Task prompt ::
Copy out all of the material exactly as presented.

::: Available data :::

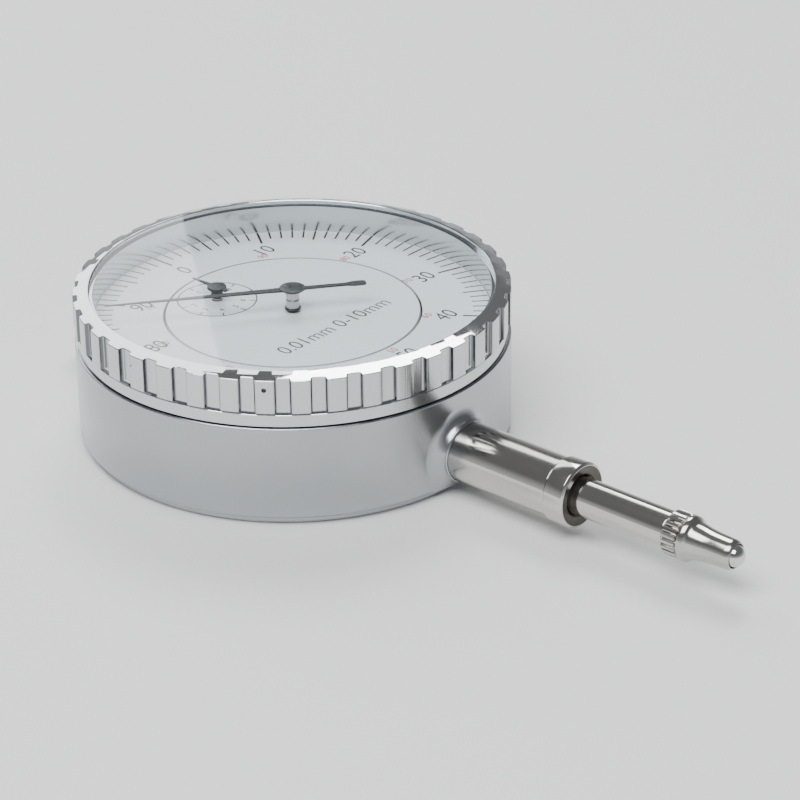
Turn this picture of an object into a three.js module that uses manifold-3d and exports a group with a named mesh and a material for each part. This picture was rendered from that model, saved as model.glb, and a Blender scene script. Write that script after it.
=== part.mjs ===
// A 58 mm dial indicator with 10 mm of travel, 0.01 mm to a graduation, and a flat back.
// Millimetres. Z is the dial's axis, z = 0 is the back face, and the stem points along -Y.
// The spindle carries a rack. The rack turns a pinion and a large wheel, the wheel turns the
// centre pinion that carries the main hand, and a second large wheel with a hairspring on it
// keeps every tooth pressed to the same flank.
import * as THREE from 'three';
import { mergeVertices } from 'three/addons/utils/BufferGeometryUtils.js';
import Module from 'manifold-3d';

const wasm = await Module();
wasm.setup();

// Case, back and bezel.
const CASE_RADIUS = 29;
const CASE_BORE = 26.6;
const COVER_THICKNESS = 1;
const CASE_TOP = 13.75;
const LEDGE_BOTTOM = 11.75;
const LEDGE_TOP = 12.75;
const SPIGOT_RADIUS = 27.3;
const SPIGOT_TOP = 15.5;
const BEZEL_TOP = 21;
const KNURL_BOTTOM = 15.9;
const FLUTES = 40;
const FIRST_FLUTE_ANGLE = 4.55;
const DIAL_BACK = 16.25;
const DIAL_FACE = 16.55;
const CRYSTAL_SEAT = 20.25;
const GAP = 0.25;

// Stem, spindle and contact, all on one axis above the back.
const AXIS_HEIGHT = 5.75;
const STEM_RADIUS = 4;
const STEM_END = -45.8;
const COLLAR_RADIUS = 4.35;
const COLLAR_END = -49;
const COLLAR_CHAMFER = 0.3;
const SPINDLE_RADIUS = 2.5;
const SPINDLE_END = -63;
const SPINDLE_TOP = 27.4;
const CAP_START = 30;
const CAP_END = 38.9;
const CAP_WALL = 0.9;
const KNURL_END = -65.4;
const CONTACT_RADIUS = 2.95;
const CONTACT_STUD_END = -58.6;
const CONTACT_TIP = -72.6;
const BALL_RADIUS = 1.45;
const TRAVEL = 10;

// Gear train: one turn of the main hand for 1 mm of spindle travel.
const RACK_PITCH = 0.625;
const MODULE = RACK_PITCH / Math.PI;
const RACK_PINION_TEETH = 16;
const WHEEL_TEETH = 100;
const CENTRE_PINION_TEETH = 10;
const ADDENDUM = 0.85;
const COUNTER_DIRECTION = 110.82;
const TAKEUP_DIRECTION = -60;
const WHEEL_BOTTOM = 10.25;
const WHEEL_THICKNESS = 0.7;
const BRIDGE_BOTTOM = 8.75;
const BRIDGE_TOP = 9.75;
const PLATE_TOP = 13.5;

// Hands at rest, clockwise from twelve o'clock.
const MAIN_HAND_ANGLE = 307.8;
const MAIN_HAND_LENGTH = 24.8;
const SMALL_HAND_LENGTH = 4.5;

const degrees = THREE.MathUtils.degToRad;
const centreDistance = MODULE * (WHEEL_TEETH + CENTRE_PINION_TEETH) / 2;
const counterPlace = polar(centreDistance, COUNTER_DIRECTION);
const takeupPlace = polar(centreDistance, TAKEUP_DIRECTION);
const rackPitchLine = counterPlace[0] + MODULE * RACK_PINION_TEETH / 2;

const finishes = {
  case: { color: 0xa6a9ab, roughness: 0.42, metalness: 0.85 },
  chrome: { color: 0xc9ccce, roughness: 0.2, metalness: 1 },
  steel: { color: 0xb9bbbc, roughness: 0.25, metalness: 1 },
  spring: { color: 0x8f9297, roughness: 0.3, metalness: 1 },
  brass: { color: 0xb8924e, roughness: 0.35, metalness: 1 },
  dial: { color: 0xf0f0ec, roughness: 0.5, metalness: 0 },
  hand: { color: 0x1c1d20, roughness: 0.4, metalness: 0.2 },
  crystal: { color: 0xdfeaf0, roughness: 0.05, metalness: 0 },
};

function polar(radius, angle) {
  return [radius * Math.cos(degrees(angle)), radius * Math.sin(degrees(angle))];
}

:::

Full response ::
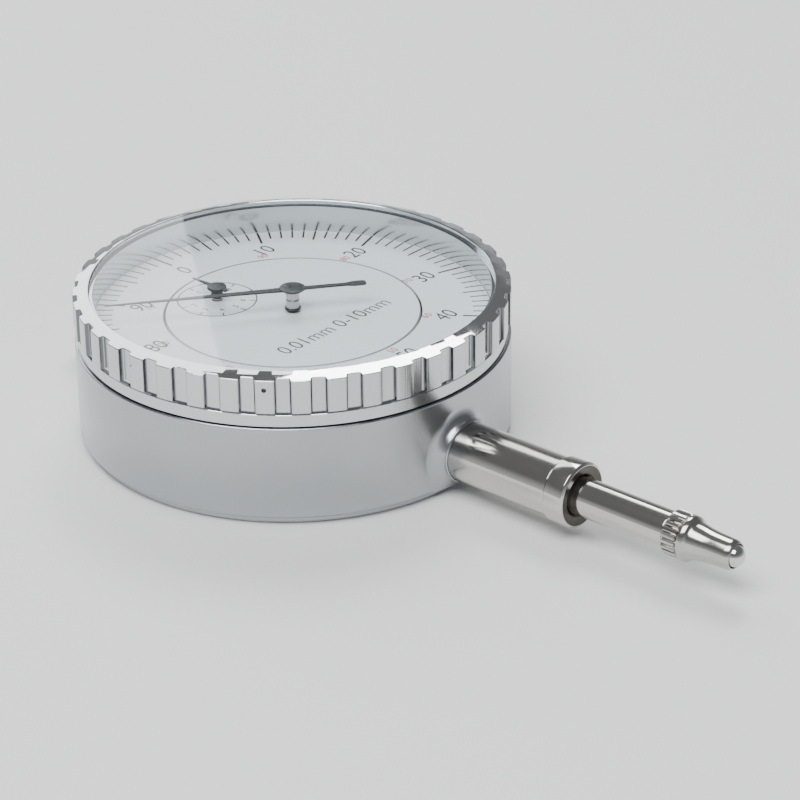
Turn this picture of an object into a three.js module that uses manifold-3d and exports a group with a named mesh and a material for each part. This picture was rendered from that model, saved as model.glb, and a Blender scene script. Write that script after it.
=== part.mjs ===
// A 58 mm dial indicator with 10 mm of travel, 0.01 mm to a graduation, and a flat back.
// Millimetres. Z is the dial's axis, z = 0 is the back face, and the stem points along -Y.
// The spindle carries a rack. The rack turns a pinion and a large wheel, the wheel turns the
// centre pinion that carries the main hand, and a second large wheel with a hairspring on it
// keeps every tooth pressed to the same flank.
import * as THREE from 'three';
import { mergeVertices } from 'three/addons/utils/BufferGeometryUtils.js';
import Module from 'manifold-3d';

const wasm = await Module();
wasm.setup();

// Case, back and bezel.
const CASE_RADIUS = 29;
const CASE_BORE = 26.6;
const COVER_THICKNESS = 1;
const CASE_TOP = 13.75;
const LEDGE_BOTTOM = 11.75;
const LEDGE_TOP = 12.75;
const SPIGOT_RADIUS = 27.3;
const SPIGOT_TOP = 15.5;
const BEZEL_TOP = 21;
const KNURL_BOTTOM = 15.9;
const FLUTES = 40;
const FIRST_FLUTE_ANGLE = 4.55;
const DIAL_BACK = 16.25;
const DIAL_FACE = 16.55;
const CRYSTAL_SEAT = 20.25;
const GAP = 0.25;

// Stem, spindle and contact, all on one axis above the back.
const AXIS_HEIGHT = 5.75;
const STEM_RADIUS = 4;
const STEM_END = -45.8;
const COLLAR_RADIUS = 4.35;
const COLLAR_END = -49;
const COLLAR_CHAMFER = 0.3;
const SPINDLE_RADIUS = 2.5;
const SPINDLE_END = -63;
const SPINDLE_TOP = 27.4;
const CAP_START = 30;
const CAP_END = 38.9;
const CAP_WALL = 0.9;
const KNURL_END = -65.4;
const CONTACT_RADIUS = 2.95;
const CONTACT_STUD_END = -58.6;
const CONTACT_TIP = -72.6;
const BALL_RADIUS = 1.45;
const TRAVEL = 10;

// Gear train: one turn of the main hand for 1 mm of spindle travel.
const RACK_PITCH = 0.625;
const MODULE = RACK_PITCH / Math.PI;
const RACK_PINION_TEETH = 16;
const WHEEL_TEETH = 100;
const CENTRE_PINION_TEETH = 10;
const ADDENDUM = 0.85;
const COUNTER_DIRECTION = 110.82;
const TAKEUP_DIRECTION = -60;
const WHEEL_BOTTOM = 10.25;
const WHEEL_THICKNESS = 0.7;
const BRIDGE_BOTTOM = 8.75;
const BRIDGE_TOP = 9.75;
const PLATE_TOP = 13.5;

// Hands at rest, clockwise from twelve o'clock.
const MAIN_HAND_ANGLE = 307.8;
const MAIN_HAND_LENGTH = 24.8;
const SMALL_HAND_LENGTH = 4.5;

const degrees = THREE.MathUtils.degToRad;
const centreDistance = MODULE * (WHEEL_TEETH + CENTRE_PINION_TEETH) / 2;
const counterPlace = polar(centreDistance, COUNTER_DIRECTION);
const takeupPlace = polar(centreDistance, TAKEUP_DIRECTION);
const rackPitchLine = counterPlace[0] + MODULE * RACK_PINION_TEETH / 2;

const finishes = {
  case: { color: 0xa6a9ab, roughness: 0.42, metalness: 0.85 },
  chrome: { color: 0xc9ccce, roughness: 0.2, metalness: 1 },
  steel: { color: 0xb9bbbc, roughness: 0.25, metalness: 1 },
  spring: { color: 0x8f9297, roughness: 0.3, metalness: 1 },
  brass: { color: 0xb8924e, roughness: 0.35, metalness: 1 },
  dial: { color: 0xf0f0ec, roughness: 0.5, metalness: 0 },
  hand: { color: 0x1c1d20, roughness: 0.4, metalness: 0.2 },
  crystal: { color: 0xdfeaf0, roughness: 0.05, metalness: 0 },
};

function polar(radius, angle) {
  return [radius * Math.cos(degrees(angle)), radius * Math.sin(degrees(angle))];
}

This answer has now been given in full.